REPUBLIKA.CO.ID,JAKARTA--Wakil Ketua MPR Jazilul Fawaid meminta semua pihak untuk menunjukkan kecintaannya kepada NKRI. Para pemimpin juga dituntut kenegarawannya. Perbedaan pendapat dan pandangan adalah hal yang wajar dalam demokrasi, tapi jangan menghambat pembangunan dan jangan sampai jatuh korban jiwa.
"Saya berharap semua pihak bisa menahan diri. Gunakanlah cara-cara yang beretika dan sesuai budaya Indonesia," kata Jazilul Fawaid usai Sosialisasi Empat Pilar MPR kepada Gerakan Pemuda Ansor di Pandeglang, Kamis (8/10). Gus Jazil, sapaan Jazilul Fawaid, menanggapi aksi-aksi demo di berbagai kota yang berlangsung pada Kamis (8/10) terkait dengan UU Cipta Kerja. Aksi-aksi demo itu ada yang diikuti dengan pembakaran-pembakaran dan berujung rusuh.

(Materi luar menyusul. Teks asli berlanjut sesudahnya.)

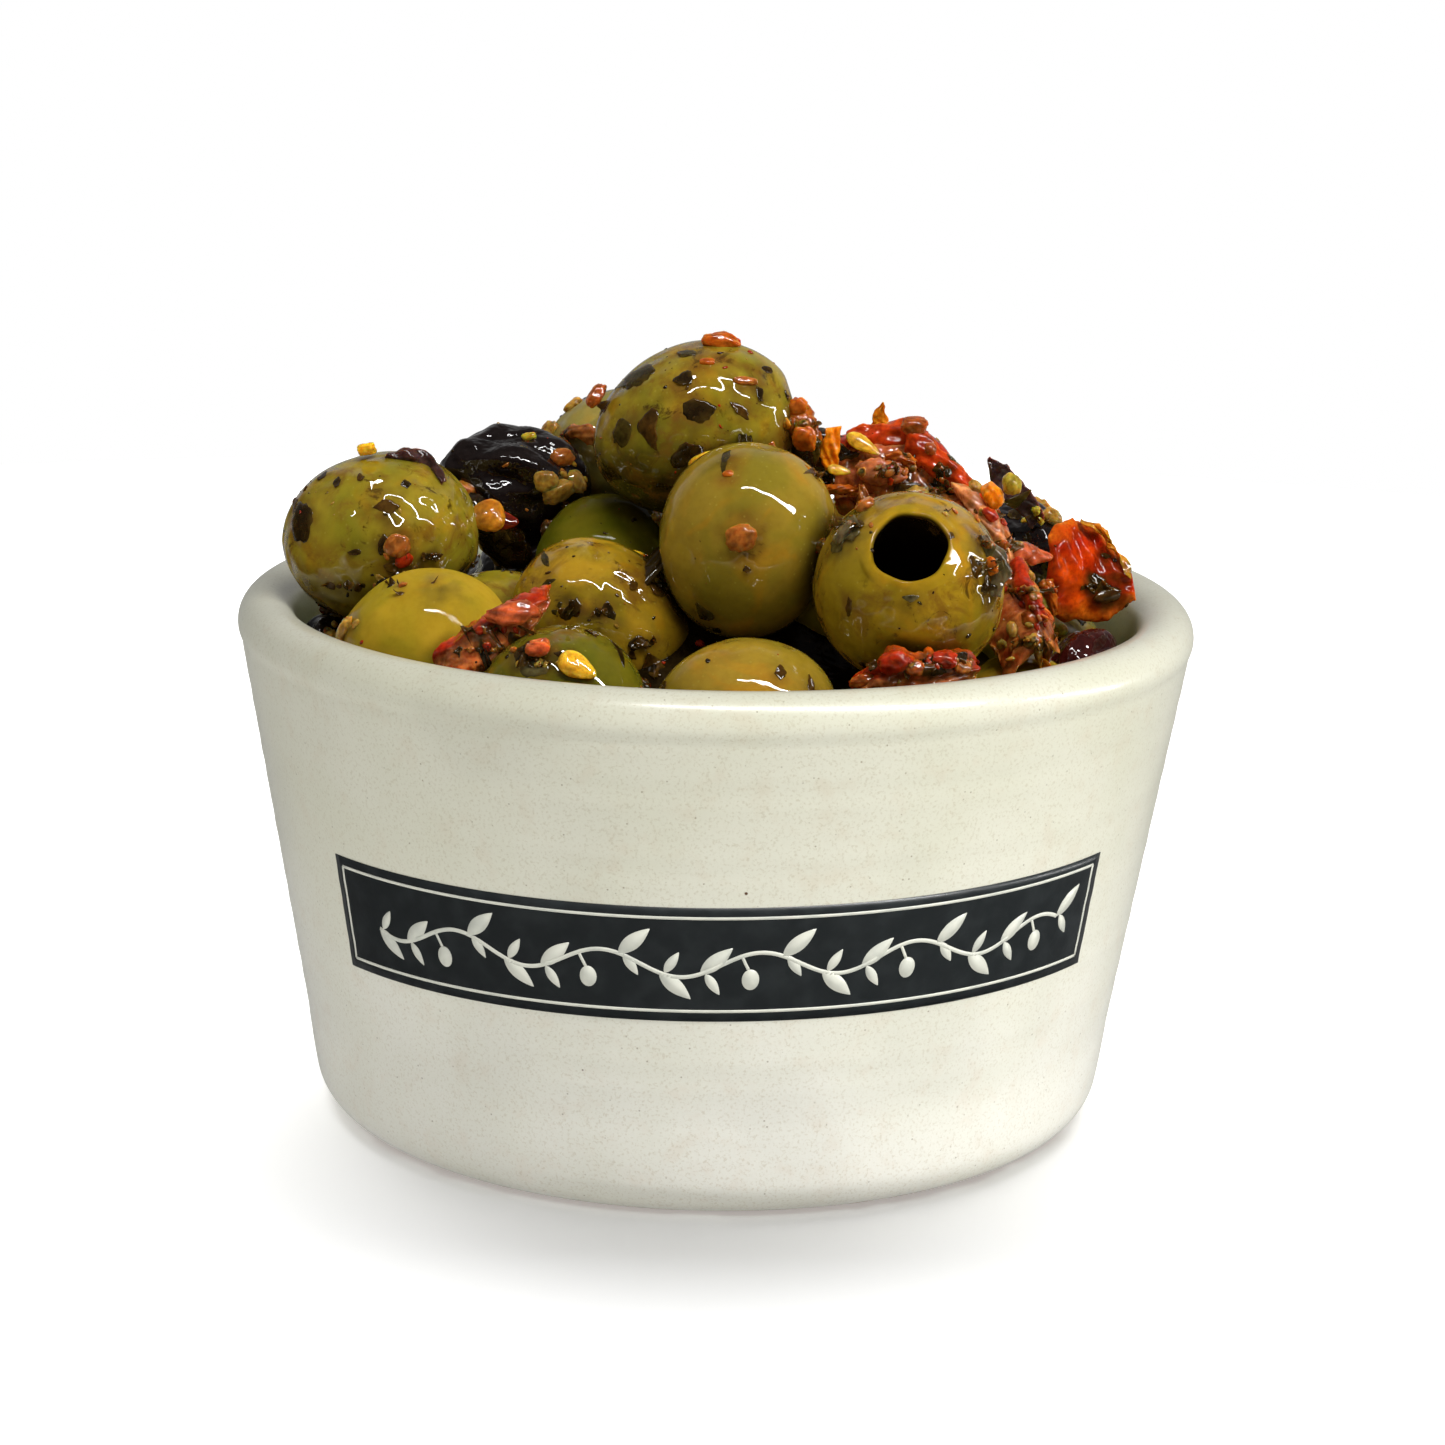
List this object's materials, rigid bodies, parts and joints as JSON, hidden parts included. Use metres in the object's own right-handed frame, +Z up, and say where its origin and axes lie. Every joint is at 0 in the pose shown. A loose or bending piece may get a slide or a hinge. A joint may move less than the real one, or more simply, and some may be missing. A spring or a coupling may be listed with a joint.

Gus Jazil juga meminta aparat kepolisian untuk bertindak secara proporsional dalam menghadapi aksi demo itu. "Aparat kepolisian tidak boleh melampaui batas. Bertindaklah sesuai koridor hukum menghadapi aksi-aksi demo, jangan sampai bertindak di luar hukum. Tapi siapa yang melanggar harus didisiplinkan," ujarnya.
Menghadapi situasi yang memanas pasca disahkannya RUU Cipta Kerja menjadi UU, Gus Jazil juga meminta kepada pemerintah untuk melakukan pendekatan-pendekatan kepada tokoh-tokoh masyarakat, tokoh buruh, tokoh mahasiswa untuk diajak berdialog dan bukan lewat pengadilan jalanan.
"Sebab, sekarang sedang pandemi. Semua orang harus menjaga kesehatan. Pasar (ekonomi) juga sedang resesi. Kalau situasinya memanas seperti ini yakinlah penderitaan rakyat semakin bertambah," tuturnya.
Gus Jazil meyakini ada aktor-aktor di belakang aksi-aksi demo itu. "Hanya bagaimana aparat kepolisian bisa mengungkapnya. Tidak mungkin kegiatan seperti itu tanpa aktor. Tapi pola seperti itu, yaitu pola adu domba di lapangan, pasti akan merugikan rakyat banyak," sebutnya.
Menurut Gus Jazil, setiap UU baik pada waktu pembahasan sampai pada saat pengesahan sering terjadi perselisihan dan perbedaan paham. "Perselisihan dan perbedaan itu harus produktif. Perbedaan adalah rahmat. Tapi jangan sampai perbedaan itu menjadi petaka," imbuhnya.
Gus Jazil tidak menginginkan terjadi tarik menarik dalam Omnibus Law sehingga terjadi perbedaan yang kuat di tengah masyarakat yang bisa menimbulkan perpecahan. "Ini sangat tidak produktif. Kalau mau ke jalur hukum, bisa ke MK. Kalau mau berdialog, berdialoglah dengan baik-baik. Inilah Pancasila. Permusyawaratan harus diiringi dengan hikmat kebijaksanaan. Tidak ada ngotot-ngototan. Semua bisa didialogkan. Jika ada ketidakpuasan terhadap Omnibus Law bisa didialogkan," jelasnya.
Persoalannya, lanjut Gus Jazil, muncul hoaks dan pihak-pihak yang menyatakan paling benar. Saya setuju Omnibus Law ada kekurangannya. Tapi ketidaksempurnaan ini jangan disikapi dengan perpecahan atau permusuhan. Bangsa ini bangsa yang berbudaya," katanya.